The phenomenon of insight has long been an object of psychological study though its conceptualization has varied when examined through different theories and in in different situations. Our project attends to clinical insight broadly understood as a person’s self-awareness, a subjective experience of the so-diagnosed about which clinicians seek to know. Although modest in its inception, the idea of studying insight and experience evolved into a multi-part, heterodox project whose investigators include a clinical psychologist, Sarah Kamens; historian of science, Scott Phelps; Matt and myself, and 5 intrepid undergraduates who collectively represent 5 majors, Alexandra Riedel, Ruth Chartoff, Jules Chabot, Mary McAllister, and Melissa Dzierlatka.  The historical portion of our project has located of shifts in the entity’s conception, including a recent diminishing of defining insight in terms of self-understanding and increasing focus on defining insight as one’s awareness that he has a psychological problem.

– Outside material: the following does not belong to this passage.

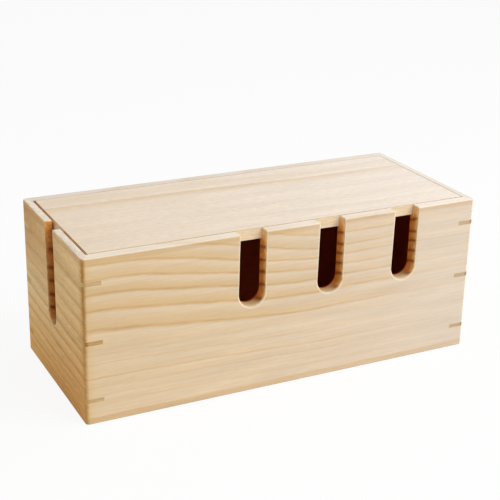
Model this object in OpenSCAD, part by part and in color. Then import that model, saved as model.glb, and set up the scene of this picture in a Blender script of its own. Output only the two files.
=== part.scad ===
// Cable management box: keyed mitred case with a drop-in lid.
// Millimetres. +X runs along the front to the right, +Y to the back, +Z up.
// The origin is at the middle of the footprint, on the surface that the box stands on.

/* [Case] */
// Length of the case, outside
case_l = 400; // [300:1:600]
// Depth of the case, outside, front to back
case_d = 170; // [140:1:260]
// Height of the case, outside
case_h = 156; // [130:1:220]
// Thickness of the four wall boards
wall_t = 14; // [13.5:0.5:20]
// Radius of the four upright outer corners
corner_r = 3.5; // [2.6:0.1:5]
// Radius of the eased top and bottom outer edges
edge_r = 1.2; // [0.5:0.1:3.4]

/* [Lid and its seat] */
// Thickness of the lid, which is also how deep its seat is cut into the walls
lid_t = 10.5; // [6:0.5:14]
// Width of wall left in front of the lid and behind it, at the top edge
lip_long = 10; // [8:0.25:12]
// Width of wall left at each end of the lid, at the top edge
lip_end = 7; // [5.5:0.25:12]
// Gap between the lid and the front lip
lid_gap_front = 1.2; // [0.3:0.1:2]
// Gap between the lid and the back lip
lid_gap_back = 0.4; // [0.3:0.1:1.5]
// Gap between the lid and the right-hand lip
lid_gap_right = 0.5; // [0.3:0.1:2]
// Gap between the lid and the left-hand lip
lid_gap_left = 2.5; // [0.3:0.1:3]
// Radius of the lid's upright corners
lid_corner_r = 1; // [0.8:0.1:3]
// Radius of the lid's eased edges
lid_edge_r = 0.4; // [0.3:0.1:0.8]

/* [Cable slots] */
// Width of a front slot
front_slot_w = 26.5; // [16:0.5:36]
// Depth of the front slots, from the top edge to the lowest point
front_slot_depth = 71; // [40:1:90]
// Distance from the right-hand end of the case to the middle of the nearest front slot
front_slot_inset = 78; // [50:1:110]
// Distance from one front slot to the next
front_slot_pitch = 81; // [60:1:95]
// Number of front slots
front_slot_count = 3; // [1:1:3]
// Width of the slot in the left-hand end
end_slot_w = 23; // [16:0.5:36]
// Depth of that slot, from the top edge to the lowest point
end_slot_depth = 96; // [40:1:105]
// Distance of that slot behind the middle of the end wall
end_slot_offset = 4.5; // [-10:0.5:10]
// Radius of the eased outer edge of a slot
slot_edge_r = 2; // [0.5:0.1:3]

/* [Bottom panel] */
// Thickness of the bottom panel
panel_t = 6; // [4:0.5:9]
// Height of the panel's underside above the surface that the box stands on
panel_rise = 6; // [5:0.5:10]
// Depth of the groove that holds the panel's edge
groove_depth = 6; // [4:0.5:7]
// Clearance of the panel in its groove, above it and at its edge
groove_clear = 0.2; // [0.1:0.05:0.5]

/* [Corner keys] */
// Thickness of a corner key
key_t = 4; // [2:0.5:6]
// Length of a key along each face, from the corner
key_leg = 17; // [12:0.5:19]
// Distance of the highest key below the top edge, and of the lowest above the bottom edge
key_inset = 23; // [23:0.5:36]

/* [Hidden] */
$fn = 64;

// Colours of the woods
pine = "burlywood";
pine_end = "tan";
pine_lid = "wheat";
key_wood = "peru";
panel_wood = "sandybrown";

// How far a cutter runs past the face that it cuts
over = 1;
seat_z = case_h - lid_t;
// Step from the middle key to the highest and the lowest
key_step = case_h / 2 - key_inset;
// Middles of the front slots along X
front_slots = [
    for (i = [front_slot_count - 1 : -1 : 0]) case_l / 2 - front_slot_inset - i * front_slot_pitch
];
// Names for the ends of a range: which side of the case a corner or a key is on
left = -1;
right = 1;
front = -1;
back = 1;
low = -1;
mid = 0;
high = 1;

// ---------- easing of edges ----------

// What a rounding of radius r takes off a square edge. The edge runs up Z from the
// origin, and the solid is in the quadrant +X +Y.
module round_off(r, length) {
    difference() {
        translate([-over, -over, 0])
            cube([r + over, r + over, length]);
        translate([r, r, -over])
            cylinder(r = r, h = length + 2 * over);
    }
}

// The same where a top edge turns an upright corner. The corner's axis is Z, the edge
// is at Z = 0, and the quarter turn is in the quadrant -X -Y.
module round_off_turn(corner, edge) {
    rotate([0, 0, 180])
        rotate_extrude(angle = 90)
            translate([corner - edge, -edge])
                difference() {
                    square([edge + over, edge + over]);
                    circle(edge);
                }
}

// Easing of one outer face of a block and its upright corners. The face is at Y = 0,
// centred along X, from Z = 0 to Z = height, and the solid is on the +Y side.
module ease_face(length, height, corner, edge) {
    run = length - 2 * corner;
    for (end = [0, 1])
        mirror([end, 0, 0])
            translate([-length / 2, 0, -over])
                round_off(corner, height + 2 * over);
    for (level = [0, 1])
        translate([0, 0, level * height])
            mirror([0, 0, 1 - level]) {
                translate([run / 2, 0, 0])
                    rotate([-90, 0, 90])
                        round_off(edge, run);
                for (end = [0, 1])
                    mirror([end, 0, 0])
                        translate([-run / 2, corner, 0])
                            round_off_turn(corner, edge);
            }
}

// Places what is drawn for a face at Y = 0 on side 0, 1, 2 or 3 of a block of plan
// l by d: the front, the right-hand end, the back and the left-hand end.
module on_side(side, l, d) {
    rotate([0, 0, 90 * side])
        translate([0, -(side % 2 == 0 ? d : l) / 2, 0])
            children();
}

// ---------- cutters for the walls ----------

// A U-shaped slot cut from the top edge of a wall at X = 0, with its eased outer edge
module u_slot(width, depth) {
    slot_r = width / 2;
    centre_z = case_h - depth + slot_r;
    rise = case_h - centre_z + over;
    translate([0, 0, centre_z])
        rotate([-90, 0, 0]) {
            translate([0, 0, -over])
                cylinder(r = slot_r, h = wall_t + 2 * over);
            rotate_extrude(angle = 180)
                translate([slot_r, 0])
                    difference() {
                        translate([-over, -over])
                            square([slot_edge_r + over, slot_edge_r + over]);
                        translate([slot_edge_r, slot_edge_r])
                            circle(slot_edge_r);
                    }
        }
    translate([-slot_r, -over, centre_z])
        cube([width, wall_t + 2 * over, rise]);
    for (side = [0, 1])
        mirror([side, 0, 0])
            translate([slot_r, 0, centre_z])
                round_off(slot_edge_r, rise);
}

// The seat that the lid drops into, cut square across all four walls
module lid_seat() {
    seat_l = case_l - 2 * lip_end;
    seat_d = case_d - 2 * lip_long;
    translate([-seat_l / 2, -seat_d / 2, seat_z])
        cube([seat_l, seat_d, lid_t + over]);
}

// The space that the bottom panel's edge fills in the walls
module panel_groove() {
    groove_l = case_l - 2 * (wall_t - groove_depth);
    groove_d = case_d - 2 * (wall_t - groove_depth);
    translate([-groove_l / 2, -groove_d / 2, panel_rise])
        cube([groove_l, groove_d, panel_t + groove_clear]);
}

// Places what is drawn for a corner at the origin, with the case in the quadrant
// +X +Y, on one of the four corners of the case.
module at_corner(side_x, side_y) {
    translate([side_x * case_l / 2, side_y * case_d / 2, 0])
        mirror([side_x == right ? 1 : 0, 0, 0])
            mirror([0, side_y == back ? 1 : 0, 0])
                children();
}

// The triangle that a key fills across a corner, lengthened past both faces by extra
module key_triangle(level, extra) {
    translate([0, 0, case_h / 2 + level * key_step - key_t / 2])
        linear_extrude(key_t)
            polygon([[-extra, -extra], [key_leg + extra, -extra], [-extra, key_leg + extra]]);
}

// The saw cuts that take the keys of all four corners
module key_kerfs() {
    for (side_x = [left, right])
        for (side_y = [front, back])
            at_corner(side_x, side_y)
                for (level = [low, mid, high])
                    key_triangle(level, over);
}

// ---------- walls ----------

// A mitred board with slots, in its own frame: its outer face is at Y = 0.
module mitred_board(length, slot_places, slot_width, slot_depth) {
    half = length / 2;
    difference() {
        linear_extrude(case_h)
            polygon([[-half, 0], [half, 0], [half - wall_t, wall_t], [-half + wall_t, wall_t]]);
        ease_face(length, case_h, corner_r, edge_r);
        for (place = slot_places)
            translate([place, 0, 0])
                u_slot(slot_width, slot_depth);
    }
}

// A board on its side of the case, with the seat, the groove and the kerfs cut in it
module wall(side, slot_places = [], slot_width = 0, slot_depth = 0) {
    difference() {
        on_side(side, case_l, case_d)
            mitred_board(side % 2 == 0 ? case_l : case_d, slot_places, slot_width, slot_depth);
        lid_seat();
        panel_groove();
        key_kerfs();
    }
}

module front_wall() {
    color(pine)
        wall(0, front_slots, front_slot_w, front_slot_depth);
}

module right_end_wall() {
    color(pine_end)
        wall(1);
}

module back_wall() {
    color(pine)
        wall(2);
}

module left_end_wall() {
    color(pine_end)
        wall(3, [-end_slot_offset], end_slot_w, end_slot_depth);
}

// ---------- bottom, keys and lid ----------

module bottom_panel() {
    panel_l = case_l - 2 * (wall_t - groove_depth + groove_clear);
    panel_d = case_d - 2 * (wall_t - groove_depth + groove_clear);
    color(panel_wood)
        translate([-panel_l / 2, -panel_d / 2, panel_rise])
            cube([panel_l, panel_d, panel_t]);
}

module corner_key(side_x, side_y, level) {
    color(key_wood)
        at_corner(side_x, side_y)
            difference() {
                key_triangle(level, 0);
                round_off(corner_r, case_h);
            }
}

module lid() {
    lid_l = case_l - 2 * lip_end - lid_gap_left - lid_gap_right;
    lid_d = case_d - 2 * lip_long - lid_gap_front - lid_gap_back;
    color(pine_lid)
        translate([(lid_gap_left - lid_gap_right) / 2, (lid_gap_front - lid_gap_back) / 2, seat_z])
            difference() {
                translate([-lid_l / 2, -lid_d / 2, 0])
                    cube([lid_l, lid_d, lid_t]);
                for (side = [0 : 3])
                    on_side(side, lid_l, lid_d)
                        ease_face(side % 2 == 0 ? lid_l : lid_d, lid_t, lid_corner_r, lid_edge_r);
            }
}

front_wall();
back_wall();
left_end_wall();
right_end_wall();
bottom_panel();
lid();
corner_key(left, front, low);  // corner_key_front_left_low
corner_key(left, front, mid);  // corner_key_front_left_mid
corner_key(left, front, high);  // corner_key_front_left_high
corner_key(right, front, low);  // corner_key_front_right_low
corner_key(right, front, mid);  // corner_key_front_right_mid
corner_key(right, front, high);  // corner_key_front_right_high
corner_key(left, back, low);  // corner_key_back_left_low
corner_key(left, back, mid);  // corner_key_back_left_mid
corner_key(left, back, high);  // corner_key_back_left_high
corner_key(right, back, low);  // corner_key_back_right_low
corner_key(right, back, mid);  // corner_key_back_right_mid
corner_key(right, back, high);  // corner_key_back_right_high
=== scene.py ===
"""Cable management box: a keyed, mitred pine case with a drop-in pine lid.

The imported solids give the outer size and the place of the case, the bottom panel and the lid.
The four wall boards, the twelve corner keys, the panel and the lid are built again here with
eased arrises, and each is dressed in wood that runs through the whole piece: growth rings on
the faces, dark end grain where a cut crosses them.
"""

import logging
import math
from dataclasses import dataclass, replace
from enum import Enum
from typing import Iterable, Sequence

import bmesh
import bpy
from mathutils import Matrix, Vector


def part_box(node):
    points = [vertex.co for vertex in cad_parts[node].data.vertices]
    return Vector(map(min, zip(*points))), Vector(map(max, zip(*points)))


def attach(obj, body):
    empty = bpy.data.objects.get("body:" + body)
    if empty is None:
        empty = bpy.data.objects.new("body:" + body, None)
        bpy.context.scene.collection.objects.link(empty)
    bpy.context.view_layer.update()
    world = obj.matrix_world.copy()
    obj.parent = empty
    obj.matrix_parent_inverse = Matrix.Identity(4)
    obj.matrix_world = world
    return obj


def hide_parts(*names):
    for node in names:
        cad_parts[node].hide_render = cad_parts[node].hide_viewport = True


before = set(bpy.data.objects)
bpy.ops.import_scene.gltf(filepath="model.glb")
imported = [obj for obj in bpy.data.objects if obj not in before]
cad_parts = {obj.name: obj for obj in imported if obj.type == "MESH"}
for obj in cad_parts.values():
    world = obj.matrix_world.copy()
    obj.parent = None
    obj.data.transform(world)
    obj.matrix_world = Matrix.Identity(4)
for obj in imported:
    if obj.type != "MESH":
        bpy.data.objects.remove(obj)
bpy.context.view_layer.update()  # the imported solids, each in its place

LOG = logging.getLogger("cable_box")
MM = 0.001  # a millimetre, as the scene is in metres
OVER = 2 * MM  # how far a cutter runs past the face that it cuts
NEAR = 0.02 * MM  # how close two places are that count as one
HAIR = 1e-7  # how close a point is to a saw cut that counts as in it
CORNER_STEPS = 6  # facets round an upright corner
EDGE_STEPS = 4  # facets round an eased edge
RIM_STEPS = 3  # facets round a slot's edge at the top
SLOT_STEPS = 48  # sides of the circle that a slot's foot is half of
FLAT = math.radians(50)  # edges sharper than this stay sharp to the eye
SHARP = 0.3  # edges sharper than this, in radians, are eased
UP = Vector((0, 0, 1))

Pairs = tuple[tuple[float, float], ...]
Colour = tuple[float, float, float, float]
Feed = dict[int | str, object] | tuple[object, ...]
Socket = bpy.types.NodeSocket
Finish = bpy.types.Material
Owner = Finish | bpy.types.World
Piece = bpy.types.Object
Form = bmesh.types.BMesh
Edge = bmesh.types.BMEdge

BLEND = {"out": 2, "data_type": "RGBA"}  # makes a mix node blend two colours
SMOOTH = {"interpolation_type": "SMOOTHSTEP"}  # makes a range set in and end gently
WHITE = "#FFFFFF"


# ---------- finishes ----------


class Grain(Enum):
    """How a board lies: the axes of its length, its thickness and its width."""

    FRONT = "XYZ"
    END = "YXZ"
    LID = "XZY"


def colour(code: str) -> Colour:
    """Turns an sRGB colour into the linear one that a socket takes.

    Args:
        code: the colour as six hex digits after a #.

    Returns:
        Red, green, blue and alpha.
    """
    parts = (int(code[i : i + 2], 16) / 255 for i in (1, 3, 5))
    linear = (c / 12.92 if c <= 0.04045 else ((c + 0.055) / 1.055) ** 2.4 for c in parts)
    return (*linear, 1.0)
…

This shift corresponds with increased use of standardized measures of clinical insight and the rise of psychopharmacological treatments.  Our current exploration focusses on the differences in expert-centered and person-centered accounts of insight and planning empirical studies with diagnosed individuals.  This multi-disciplinary project is not intended to determine what exactly “insight” really is.  Instead it traces the ways it is taken up by the various actors and in different situations — and, ultimately, considers what enactments of insight might better serve the care and recovery of those people so diagnosed.


Replication

The reproducibility of an experimental finding is held to be a cornerstone of science. Yet over the last decade researchers have been unable to replicate a considerable number of experiments, including classic studies.  While some researchers find these failed replications to be an unavoidable result of the context sensitivity of psychological phenomena, other researchers believe that many of the failures are due to technical and procedural inadequacies of the original experiment. Whatever the causes of these replication failures, the very possibility that psychology’s experimental findings are unreliable is a matter of serious concern and has engendered considerable debate, media attention, and numerous ventures to improve experimental practices. Warranting greater attention are the underlying assumptions about the nature of the objects being examined (psychological phenomena) and of the observers (experimental psychologists).  A working paper (Derksen and Morawski) explores the assumptions about the objects, finding that there is no consensus about psychology’s objects and proposing the possibility that different research programs are generating different phenomena.  Common to much of the ‘replication crisis’ literature are assumptions about the observer’s objectivity, and several studies (Morawski) indicate historical and current variations in notions of the experimenter’s psychology and, thus, her capacity to be objective.


Debriefing

Debriefing is a core ethics code in psychology research: as stated in the American Psychological Association’s (APA) 1973 Ethical Principles, it “requires the investigator to provide the participant with a full clarification of the nature of the study and to remove any misconceptions that may have arisen” (Principle 8).  Yet since the 1945 invention of the word to describe wartime exchange of information, the understanding of the meaning, functions, and importance of debriefing have varied. Our project entails an excavation of the ways research psychologists have understood and used debriefing over the last half century. The study includes examination of the implicit psychologies that researchers have employed to explain what occurs during the debriefing process.


Research Subjects

Human participants serve as primary data producers in psychological research yet what we know about these persons and their laboratory experiences is largely limited to numeric representations given in scientific reports. Little is known about their thoughts, unscripted actions, and transactions with experimenters.  Our project begins with the premise that experiments entail lively and complex (sometimes intimate or stressful) interactions between experimenter and subject. We are examining both archival materials containing evidence of subjects’ experimental engagements and also published experimental reports that offer clues to lively experimental relations.


Obedience and Resistance

Stanley Milgram’s experimental demonstration of individual’s susceptibility to obedience serve as a parable of postwar civility, and their pedagogic, reformist message continues to be repeated in textbooks and the media.  While the studies and later recounting provide a clear and robust definition of obedience, far less attention is paid to disobedience, dissent and resistance.  Our study involves a re-analysis of Milgram’s experimental data and laboratory notes, examining the various ways that subjects resisted the scripted experimental call to obey authority.


“Bogus Pipeline Paradigm”

In 1971 researchers E.E. Jones and H. Sigall surmised, “many psychologists for many years … must have had fantasies about discovering a direct pipeline to the soul (or some nearby location)” They undertook invention of a pipeline, albeit fake, to the soul.  The invention, the “bogus pipeline,” entailed assemblage of machine parts and informing subjects that the machine accurately detected a person’s inner thoughts and feelings. Our study traces the machine’s changing functions from detection of hidden thoughts to surveillance of undesirable behaviors; we also examine experimenters’ assumptions that subjects feign, ingratiate and conceal.